◆ **Supplied material**:
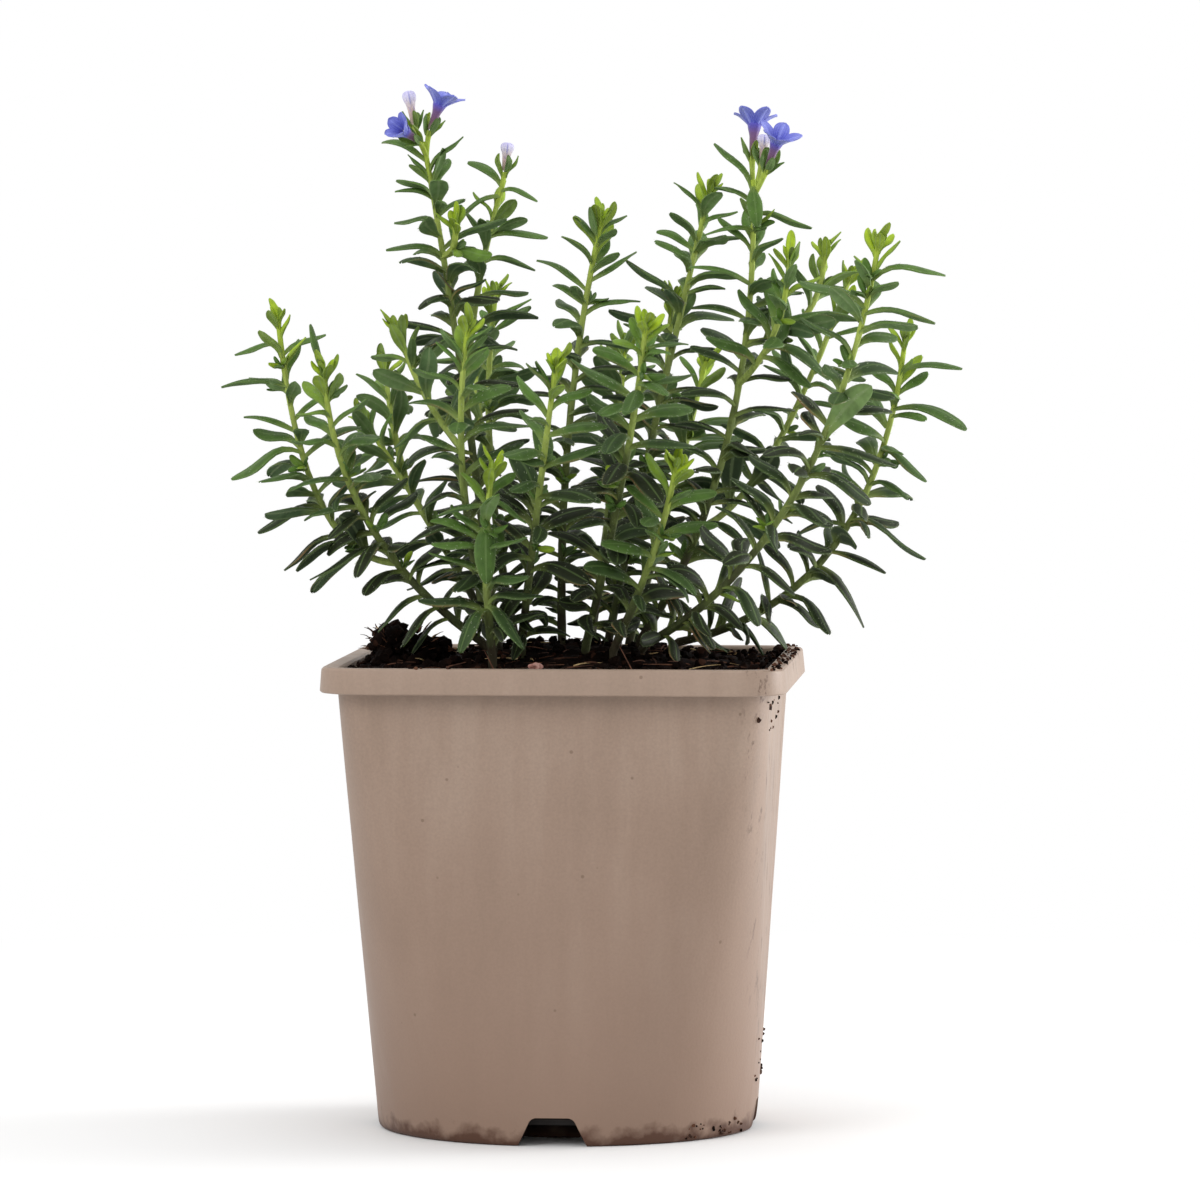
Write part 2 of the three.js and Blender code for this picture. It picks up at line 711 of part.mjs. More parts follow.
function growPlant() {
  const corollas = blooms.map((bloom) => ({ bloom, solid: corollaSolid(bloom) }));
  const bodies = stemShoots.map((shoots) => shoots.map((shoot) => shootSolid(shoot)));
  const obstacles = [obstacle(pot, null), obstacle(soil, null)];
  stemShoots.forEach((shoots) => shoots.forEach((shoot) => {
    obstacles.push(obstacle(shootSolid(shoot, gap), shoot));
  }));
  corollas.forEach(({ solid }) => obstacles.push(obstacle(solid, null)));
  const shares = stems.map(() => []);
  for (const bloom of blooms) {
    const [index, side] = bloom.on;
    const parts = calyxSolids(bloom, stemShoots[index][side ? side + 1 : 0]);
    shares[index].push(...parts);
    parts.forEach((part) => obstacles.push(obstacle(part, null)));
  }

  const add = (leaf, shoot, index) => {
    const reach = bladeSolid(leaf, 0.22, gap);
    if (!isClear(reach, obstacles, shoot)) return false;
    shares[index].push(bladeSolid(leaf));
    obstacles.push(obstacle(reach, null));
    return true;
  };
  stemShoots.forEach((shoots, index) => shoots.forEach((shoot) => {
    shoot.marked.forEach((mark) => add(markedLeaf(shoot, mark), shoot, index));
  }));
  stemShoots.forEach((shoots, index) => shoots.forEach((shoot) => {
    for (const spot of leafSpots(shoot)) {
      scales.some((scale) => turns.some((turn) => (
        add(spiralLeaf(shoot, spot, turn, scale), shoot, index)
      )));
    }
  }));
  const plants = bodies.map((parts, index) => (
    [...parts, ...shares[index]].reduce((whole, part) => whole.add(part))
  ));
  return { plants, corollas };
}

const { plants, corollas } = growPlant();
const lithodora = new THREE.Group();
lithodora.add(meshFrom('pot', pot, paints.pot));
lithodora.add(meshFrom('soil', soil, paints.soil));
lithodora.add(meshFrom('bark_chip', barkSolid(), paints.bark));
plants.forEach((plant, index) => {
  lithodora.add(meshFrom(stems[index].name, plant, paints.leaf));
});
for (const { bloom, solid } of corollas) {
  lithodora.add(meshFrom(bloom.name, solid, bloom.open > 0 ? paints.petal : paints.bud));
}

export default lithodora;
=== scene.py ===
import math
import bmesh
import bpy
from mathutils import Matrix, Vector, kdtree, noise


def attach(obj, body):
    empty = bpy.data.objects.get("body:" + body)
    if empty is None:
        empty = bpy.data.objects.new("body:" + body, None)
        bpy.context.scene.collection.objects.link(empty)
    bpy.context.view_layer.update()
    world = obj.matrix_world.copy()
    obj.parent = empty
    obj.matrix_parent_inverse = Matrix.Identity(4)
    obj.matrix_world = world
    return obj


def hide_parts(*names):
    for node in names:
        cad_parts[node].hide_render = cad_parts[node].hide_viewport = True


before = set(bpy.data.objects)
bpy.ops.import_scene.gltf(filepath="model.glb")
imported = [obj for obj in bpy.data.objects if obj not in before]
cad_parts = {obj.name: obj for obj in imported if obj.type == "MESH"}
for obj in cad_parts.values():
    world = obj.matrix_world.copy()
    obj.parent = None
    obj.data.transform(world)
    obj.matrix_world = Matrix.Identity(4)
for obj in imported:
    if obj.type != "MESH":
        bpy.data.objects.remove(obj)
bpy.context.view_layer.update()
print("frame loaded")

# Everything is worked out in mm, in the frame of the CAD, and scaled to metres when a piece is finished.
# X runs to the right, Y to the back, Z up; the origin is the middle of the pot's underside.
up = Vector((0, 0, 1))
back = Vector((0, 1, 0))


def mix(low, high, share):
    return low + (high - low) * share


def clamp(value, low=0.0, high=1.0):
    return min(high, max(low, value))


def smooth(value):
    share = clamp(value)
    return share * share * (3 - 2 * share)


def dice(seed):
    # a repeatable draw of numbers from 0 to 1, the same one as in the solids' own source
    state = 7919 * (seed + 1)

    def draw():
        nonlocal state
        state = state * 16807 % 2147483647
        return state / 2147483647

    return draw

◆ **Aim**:
Going down the listing above, begin printing at the line with "lithodora.add(meshFrom('soil', soil, paints.soil));" and finish with the line with "bpy.context.scene.collection.objects.link(empty)", exactly as they appear.

◆ **Result for this exercise**:
lithodora.add(meshFrom('soil', soil, paints.soil));
lithodora.add(meshFrom('bark_chip', barkSolid(), paints.bark));
plants.forEach((plant, index) => {
  lithodora.add(meshFrom(stems[index].name, plant, paints.leaf));
});
for (const { bloom, solid } of corollas) {
  lithodora.add(meshFrom(bloom.name, solid, bloom.open > 0 ? paints.petal : paints.bud));
}

export default lithodora;
=== scene.py ===
import math
import bmesh
import bpy
from mathutils import Matrix, Vector, kdtree, noise


def attach(obj, body):
    empty = bpy.data.objects.get("body:" + body)
    if empty is None:
        empty = bpy.data.objects.new("body:" + body, None)
        bpy.context.scene.collection.objects.link(empty)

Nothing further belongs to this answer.